If your home has been hit by lightning, Mullane recommends taking the following actions:

  • Make sure everyone is accounted for and immediately evacuate the house.
  • Use your cell phone to call 911. The fire department is dispatched in all cases of  lightning strikes.
  • The fire department will assess the damage and use thermal imaging cameras to make sure there are no fires within the walls.
  • Only return to your house after the fire department has given you the “all clear.”
  • Notify your insurance company.
  • An electrician should come out to access the damage to your wiring

Installing a lightning protection system

A recent report by the Insurance Information Institute states that professionally installed lightning protection systems are the best way to reduce the likelihood of a lightning-caused fire. These systems work by providing a network of low resistance paths that intercept and direct the lightning to the ground. It is best to have these systems installed by a professional. Improper installation can cause serious damage and actually increase your risk of lightning strikes.

Many of the best home insurance companies will offer discounts after you have one of these systems installed.

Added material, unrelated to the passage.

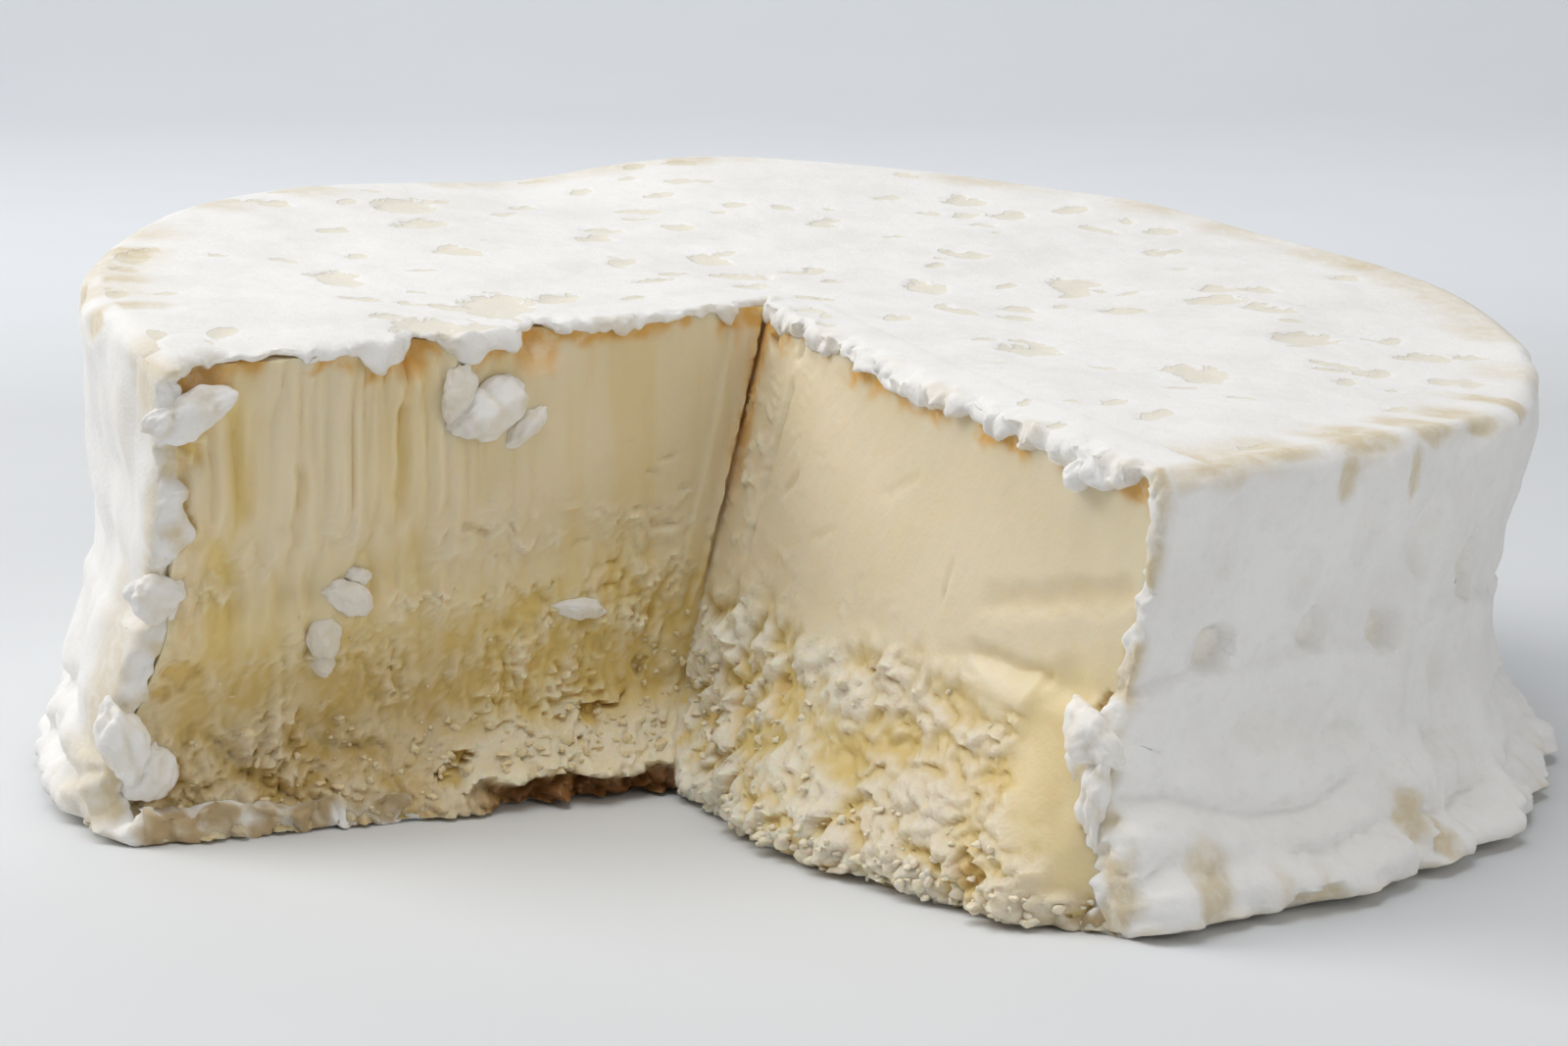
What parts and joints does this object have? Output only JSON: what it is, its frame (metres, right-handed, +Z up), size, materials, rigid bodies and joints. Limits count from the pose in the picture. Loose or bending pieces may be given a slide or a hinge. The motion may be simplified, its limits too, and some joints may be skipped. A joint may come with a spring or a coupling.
{
  "type": "triple-cream cheese round",
  "caption": "Soft-ripened triple-cream cheese round with a bloomy white rind and a wedge cut out, standing on its flat base.",
  "frame": {"origin": "centre of the round on its flat base", "axes": "+Z up, -Y towards the side that the missing wedge opens to, +X to the right when seen from there"},
  "size_m": [0.1275, 0.1217, 0.0453],
  "materials": {
    "bloomy_rind": "dry, matte, soft white mould rind over pale yellow paste"
  },
  "bodies": {
    "root": {"cheese_round": "bloomy_rind"}
  },
  "joints": []
}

Tips for filing a lightning strike claim

If you have to file an insurance claim after an lightning strike, Dick Luedke, a spokesperson for State Farm, offers the following tips to make sure filing a claim goes smoothly:

  • Keep detailed records of all big-ticket purchases, such as TVs, laptops and other expensive electronics. The insurance company will want to see proof of ownership.
  • Report a lightning strike to your agent as soon as possible.
  • Keep accurate records of how much you spend repairing or replacing items.
  • Review your policy for specific coverage information.
  • Check with your claim representative before you discard any items you plan to claim as damaged.

As Elliott learned in two instances, lightning strikes can be damaging and disruptive. However, a home insurance policy and an accurate record of damaged items can help you put your house back in order.